O baile perfumado foi conhecido graças ao fotógrafo libanês Benjamin Abrahão, que obteve a permissão do cangaceiro para acompanhá-lo no estado de Sergipe. Deve-se ao estrangeiro, que havia trabalhado como secretário do Padre Cícero Romão Batista — santo popular no Nordeste —, as raras imagens com o bando em ação, em filmagens de 1936-37.

Esse material havia sido apreendido pela Ditadura do Estado Novo, nos anos 1940, e foi considerado perdido por duas décadas. Somente em 1960, deu-se o resgate. Oito anos depois, o público teve acesso no “Memória do Cangaço”, de Paulo Gil Soares, parte do projeto de documentários “Brasil Verdade”.
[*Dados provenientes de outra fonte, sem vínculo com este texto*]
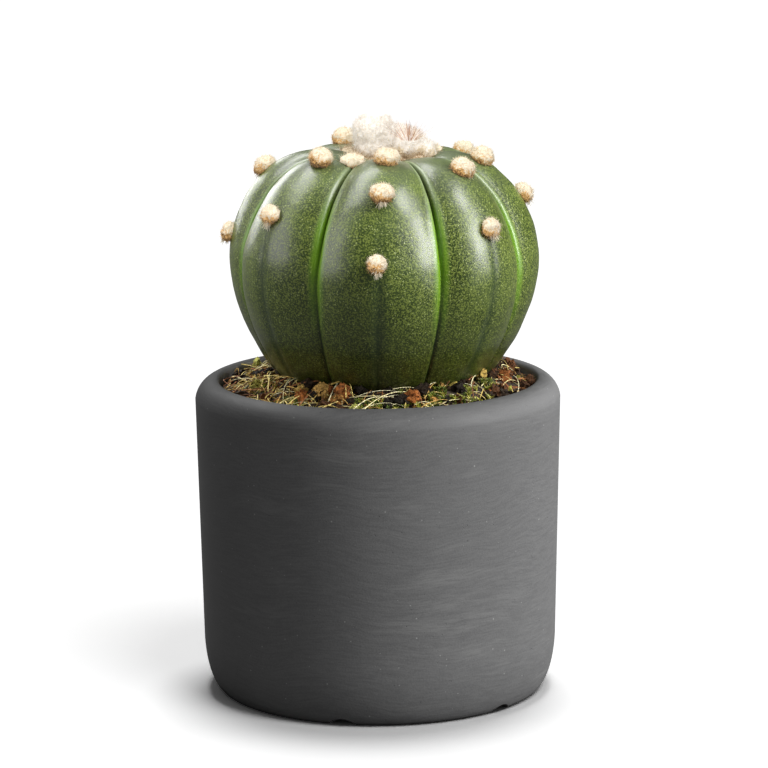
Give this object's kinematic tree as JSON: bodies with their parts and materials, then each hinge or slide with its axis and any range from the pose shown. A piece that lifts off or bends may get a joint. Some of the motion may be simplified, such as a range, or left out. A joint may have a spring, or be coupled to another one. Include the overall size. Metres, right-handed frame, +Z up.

Nascido em 1890, em Zahlé, cidade do Líbano que pertenceu ao Império Turco-Otomano, Benjamin havia sido caixeiro viajante no interior do Nordeste nas primeiras décadas do século 20. Foi assim que conheceu e se tornou amigo do “padim Ciço”.

O ex-caixeiro viajante distribuiu fotos e reportagens sobre o rei do cangaço para jornais e revistas e ainda fez de Virgulino garoto propaganda da Cafiaspirina, um remédio para dor de cabeça. No anúncio, Lampião aparecia distribuindo a pílula para os cangaceiros, sob uma placa com o slogan “Se é Bayer, é bom”. A vida do libanês foi retratada no longa-metragem “Baile Perfumado” (1996), dos diretores pernambucanos Lírio Ferreira e Paulo Caldas.

Vera Ferreira, neta do rei do cangaço e co-autora do livro “De Virgulino a Lampião” (com Amaury Correia Araújo), contestou a imagem do avô levada ao cinema. “Tenho vários depoimentos de cangaceiros que estiveram com meu avô no sertão. Todos testemunham que bebiam cachaça e não uísque White Horse. E que ninguém se perfumava com a fragrância francesa Fleur d´Amour”, divulgou, na época do lançamento do filme.

Benjamin Abrahão foi assassinado em 7 de maio de 1938, com 42 facadas, na cidade pernambucana de Itaíba. Três hipóteses foram levantadas sobre o crime: teria sido morto por um marido ciumento, foi vítima de latrocínio ou, como nas especulações frequentes, acabou eliminado por “cabras” da Ditadura Vargas — as imagens do cangaço haviam causado muito constrangimento ao governo.

Lampião e Maria Bonita e mais nove bandoleiros foram assassinados por uma tropa policial na gruta de Angicos, em Poço Redondo (Sergipe), na madrugada do dia 28 de julho de 1938. Para que não houvesse desconfiança sobre as mortes, a polícia expôs as onze cabeças degoladas em uma escadaria na cidade de Piranhas (Alagoas). O mito do rei do cangaço era tão forte àquela altura — ele teria o dom do encantamento e da invisibilidade — que muita gente até hoje ainda não acredita que ele foi assassinado. Há uma lenda de que teria morrido de velhice, nos sertões de Minas Gerais.

Mistérios à parte, só sei que nas calçadas do interior ou nos bares das metrópoles, “Cangaço Novo” reabriu o interminável debate sobre a mitologia lampirônica. Aproveite para ver a série. Este cronista se despede por aqui, rogando aos céus e ao Padim Ciço pela segunda temporada.

*Esse texto reflete, exclusivamente, a opinião do autor.